Tuesday, November 20, 2007
As a technical professional living in an industrialized nation today, choices are available to you that many others do not have. Concerning marriage, children, and jobs, you can choose when, where, and what you want to do. In addition, if you plan appropriately, you can decide when and how to retire.
Although Social Security and Medicare benefits have made most Americans think about retirement as something that occurs in their mid-sixties, no natural law dictates this practice. Many people choose to work much longer. Only 58% of Americans over the age of 65, for example, consider themselves completely retired. Others choose to retire much earlier.
Throughout much of history, retirement occurred only when someone became too frail or sick to work. This is still true today in less-developed countries. Improvements in productivity and work environment during the 20th century, however, have led to a mid-sixties retirement norm. Although available data for people retiring in their fifties or younger is difficult to obtain, Figure 1.1 illustrates the trend toward lower mean retirement age in the United States from 1950 to 2000. By 2000, the average age at retirement was less than 62, with many Americans retiring in their fifties or earlier.
Although countless surveys indicate that most Americans are looking forward to retirement, the same studies reveal ignorance about the requirements for successful retirement. This may be due in part to different motivations for retiring. Some people want to pursue other interests but are limited by job constraints. Some people want to escape a work environment they do not enjoy. Others feel like “wage slaves” and long for freedom to do whatever they want. Another part of the problem may have to do with the broad range of lifestyles that people imagine for their ideal retirement. Retirement can involve traveling the globe, simply sitting on the porch in a rocking chair, finding seclusion, volunteering, or working because you want to, not because you have to.
Regardless of your personal definition and views on retirement, it is a fact that close to 80 million Americans will be either close to retirement or in retirement within the next 20 years. At a time when an unprecedented number of people will reach traditional retirement age, we are also facing funding issues for Social Security and Medicare, witnessing the default of numerous corporate pension plans, and experiencing a personal saving rate of near zero. If aging engineers are to have any chance of enjoying a successful retirement, both financial and social preparation must be completed.
Retirement planning is helpful at any age, but saving early is especially valuable. An early start to saving is the best path to accumulating the resources you will need for a successful retirement. Young technical professionals who begin saving a fraction of their salary at the beginning of their career will be able to retire on their own schedule.
This figure considers a technical professional with a starting salary of $50,000 per year. An average salary increase of 5.5% per year (3.5% inflation, 2% experience bonus) is assumed. This data is consistent with the IEEE salary survey data for a BSEE graduate with no experience. The salary increase assumptions underestimate the experience of most electrical engineers since they ignore salary increases for promotions into positions of higher responsibility. Similarly, salary increases for obtaining advanced degrees are not considered in the salary increase rates.
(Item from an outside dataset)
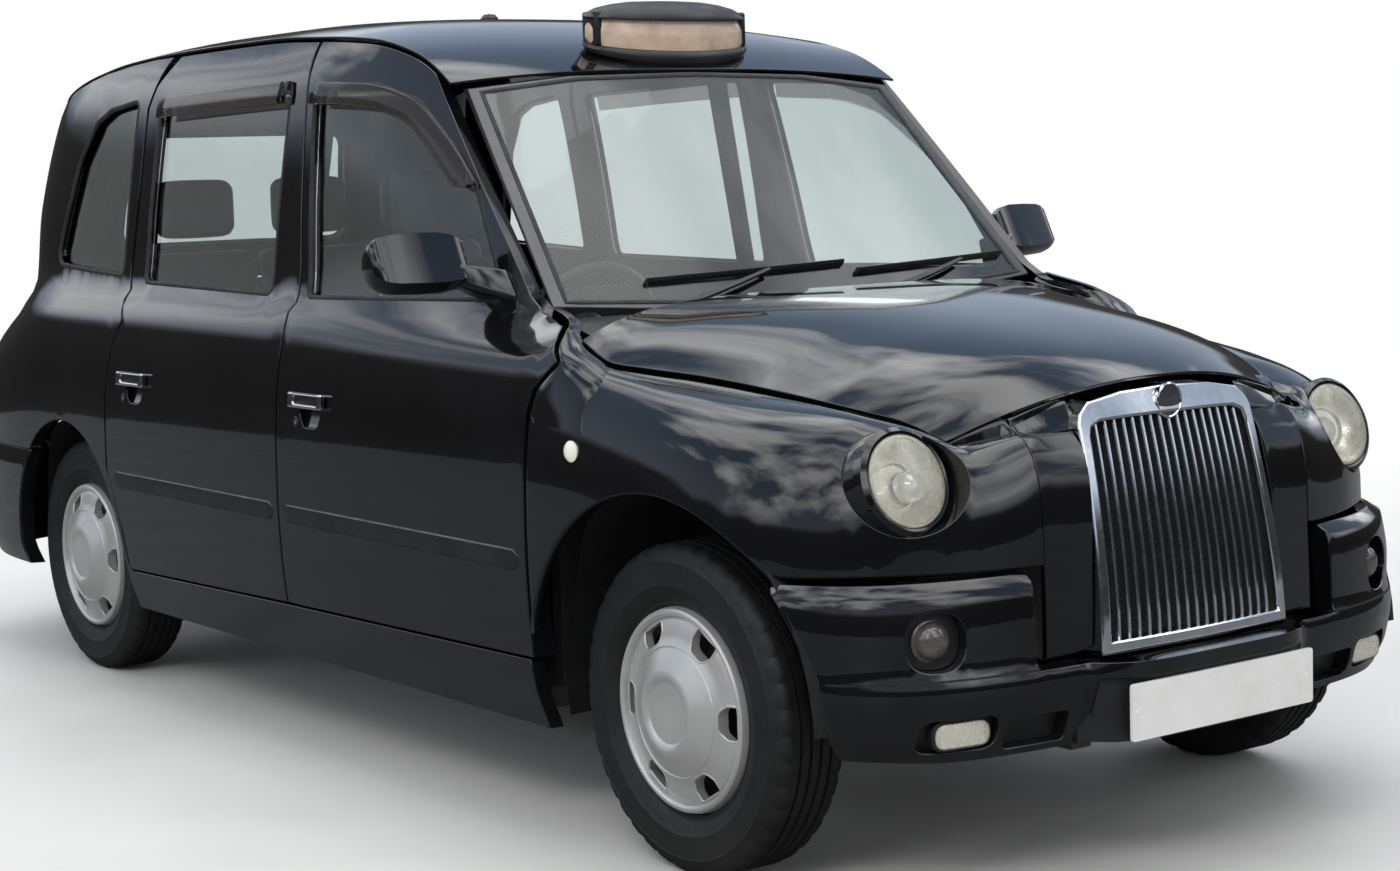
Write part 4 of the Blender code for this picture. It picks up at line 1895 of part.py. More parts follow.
def make_exhaust():
    z = FLOOR_Z - FLOOR_THICKNESS - EXHAUST_RADIUS * 2.2
    route = [(EXHAUST_X * 0.3, FRONT_AXLE_Y + FLOOR_FRONT, z), (EXHAUST_X * 0.6, FRONT_AXLE_Y + FLOOR_REAR * 0.5, z),
             (EXHAUST_X, FRONT_AXLE_Y + FLOOR_REAR * 0.8, z)]
    pipe = tube("exhaust", "steel", route, EXHAUST_RADIUS, 10)
    box_y = FRONT_AXLE_Y + FLOOR_REAR * 0.55
    silencer = soft_block("silencer", "steel", (EXHAUST_X * 0.2, box_y, z - EXHAUST_RADIUS * 2),
                          (EXHAUST_X * 1.1, box_y + SEAT_LENGTH, z + EXHAUST_RADIUS * 1.6), SKIN * 2)
    hanger = box("hanger", "steel", (EXHAUST_X * 0.6, box_y + HEADREST_HALF, z),
                 (EXHAUST_X * 0.66, box_y + HEADREST_HALF * 1.3, FLOOR_Z - FLOOR_THICKNESS - SEAT_GAP))
    unite(pipe, silencer, hanger)


def main():
    clear_scene()
    make_doors()
    make_roof()
    make_side_frames()
    make_bonnet()
    make_wings()
    make_headlamps()
    make_windscreen()
    make_scuttle()
    make_nose()
    make_grille()
    make_front_bumper()
    make_tail()
    make_rear_bumper()
    make_rear_lamps()
    make_wheels()
    make_knuckles()
    make_front_suspension()
    make_rear_axle()
    make_floor()
    make_engine()
    make_cabin()
    make_sign()
    make_mirrors()
    make_exhaust()


main()
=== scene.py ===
import functools
import json
from math import asin, ceil, cos, hypot, pi, radians, sin, sqrt, tan

import bmesh
import bpy
import numpy as np
from mathutils import Matrix, Vector
from mathutils.geometry import delaunay_2d_cdt

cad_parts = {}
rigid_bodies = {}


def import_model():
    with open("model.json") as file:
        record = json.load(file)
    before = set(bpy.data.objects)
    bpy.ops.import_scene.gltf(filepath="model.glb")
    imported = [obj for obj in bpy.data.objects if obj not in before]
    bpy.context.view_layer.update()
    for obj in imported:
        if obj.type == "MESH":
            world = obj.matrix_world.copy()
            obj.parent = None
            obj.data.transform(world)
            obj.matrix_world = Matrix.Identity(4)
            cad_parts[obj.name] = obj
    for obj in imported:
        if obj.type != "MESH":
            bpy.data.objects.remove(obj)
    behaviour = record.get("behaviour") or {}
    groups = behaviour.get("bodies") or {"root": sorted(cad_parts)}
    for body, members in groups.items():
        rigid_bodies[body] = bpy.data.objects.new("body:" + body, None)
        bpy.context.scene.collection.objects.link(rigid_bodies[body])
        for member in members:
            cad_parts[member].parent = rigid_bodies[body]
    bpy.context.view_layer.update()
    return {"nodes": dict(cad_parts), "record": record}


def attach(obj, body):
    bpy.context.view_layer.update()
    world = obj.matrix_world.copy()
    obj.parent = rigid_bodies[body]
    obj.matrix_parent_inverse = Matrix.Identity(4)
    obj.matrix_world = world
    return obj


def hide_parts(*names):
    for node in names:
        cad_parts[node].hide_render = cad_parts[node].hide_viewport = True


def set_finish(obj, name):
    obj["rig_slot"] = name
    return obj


for item in list(bpy.data.objects):
    bpy.data.objects.remove(item)
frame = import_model()

# Sizes and surfaces of the cab, the same as those of its solids. Lengths are in metres.
SIDES = ((-1, "right"), (1, "left"))
# Overall sizes
LENGTH = 4.580
WIDTH = 1.780
HEIGHT = 1.834
WHEELBASE = 2.886
FRONT_OVERHANG = 0.700
GAP = 0.006
UPPER_GAP = 0.010
SEAT_GAP = 0.0003
SEAM = 0.0008
SKIN = 0.012
OVERRUN = 0.010
HALF_WIDTH = WIDTH / 2
FRONT_AXLE_Y = FRONT_OVERHANG - LENGTH / 2
REAR_AXLE_Y = FRONT_AXLE_Y + WHEELBASE
REAR_OVERHANG = LENGTH - FRONT_OVERHANG - WHEELBASE
# Wheels and tyres
TYRE_RADIUS = 0.334
TYRE_WIDTH = 0.176
RIM_RADIUS = 0.209
RIM_WIDTH = 0.150
TRACK = 1.470
TRIM_DOME = 0.026
TRIM_LIP = 0.012
TRIM_HOLES = 6
TRIM_HOLE_WIDTH = 0.060
TRIM_HOLE_HEIGHT = 0.046
TRIM_HOLE_RADIUS = 0.160
HUB_RADIUS = 0.075
AXLE_Z = TYRE_RADIUS
# Panels and openings
ARCH_RADIUS = 0.440
DOOR_THICKNESS = 0.055
WINDOW_FRAME_THICKNESS = 0.030
BODY_THICKNESS = 0.034
ROOF_THICKNESS = 0.030
GLASS_THICKNESS = 0.004
SILL_BOTTOM_Z = 0.225
FLOOR_Z = 0.300
BELT_Z = 1.085
# Horizontal slices of the main body, bottom to top.
# Columns: height as a share of HEIGHT, half width as a share of HALF_WIDTH, nose reach as a share
# of FRONT_OVERHANG, nose squareness, tail reach as a share of REAR_OVERHANG, tail squareness.
SLICE_SHARES = (
    (0.110, 0.925, 0.850, 3.4, 0.935, 5.0),
    (0.164, 0.961, 0.860, 3.4, 0.955, 5.0),
    (0.205, 0.979, 0.864, 3.3, 0.965, 5.0),
    (0.273, 0.991, 0.868, 3.1, 0.970, 5.0),
    (0.338, 0.995, 0.872, 2.8, 0.972, 5.0),
    (0.403, 0.993, 0.872, 2.6, 0.970, 4.8),
    (0.450, 0.988, 0.852, 2.5, 0.955, 4.4),
    (0.500, 0.978, 0.790, 2.4, 0.915, 4.0),
    (0.530, 0.968, 0.730, 2.3, 0.865, 3.6),
    (0.567, 0.950, 0.650, 2.2, 0.780, 3.2),
    (0.590, 0.935, 0.600, 2.2, 0.715, 3.2),
    (0.602, 0.908, 0.560, 2.2, 0.675, 3.6),
    (0.614, 0.898, 0.540, 2.2, 0.662, 3.8),
    (0.736, 0.860, 0.500, 2.2, 0.612, 4.4),
    (0.872, 0.811, 0.450, 2.2, 0.520, 4.2),
    (0.916, 0.787, 0.430, 2.2, 0.450, 4.0),
    (0.952, 0.750, 0.400, 2.2, 0.360, 3.6),
    (0.975, 0.720, 0.400, 2.2, 0.300, 3.4),
)
CABIN_NARROWING_SHARE = 0.065
CABIN_STRAIGHT_SHARE = 0.555
NARROW_START_SHARE = 0.567
NARROW_END_SHARE = 0.600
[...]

For example, an individual who obtains an advanced degree after starting work and moves into technical management after several years might expect an average salary increase of 8% or higher over the 30-year period illustrated in Figure 1.2.
The hypothetical engineer of Figure 1.2 invests 10% of pretax salary each year and takes advantage of a 3% company 401(k) match. The assumed average return on all investments is 7% over the 30-year period. Three cases are illustrated: (a) a person who begins saving as soon as he or she starts working, (b) a person who waits 5 years to begin saving, and (c) a person who waits 10 years to begin saving.
Even though Figure 1.2 is a simplified case that considers only fixed annual raises, and returns (without variations from year to year) it clearly illustrates the value of starting early. After 30 years, the engineer who starts saving from the first day on the job will have $480,000 more than the colleague who put off saving for 10 years.
As in the case of engineering projects, early planning is invaluable. It is not too late for the slow starter who begins to save in year 10 of his or her career. The time advantage of the early investor can be made up, for example, by increasing the saving rate from 10% to 17.7% once saving starts in year 10. Such a plan reduces disposable income by 7.7% for 20 years, but will result in identical portfolio value in year 30. Achieving a higher rate of return (at least 11.3%) can also compensate for the late start. In the investment world, however, higher returns are always associated with higher risk. Finally, the slow starter could choose to work for 6 years longer to make up the difference in savings.
For the engineer who wants to work beyond normal retirement age, starting to save early may seem of little value. It is worth noting, however, that although 68% of currently working Americans expect to work for pay in some capacity after they retire; only 32% of current retirees actually have worked for pay after retirement. This statistic might indicate that working seems less attractive to the 65+ year old than it did to the 25 year old. It may also be that there are not enough jobs available for 65+ year olds.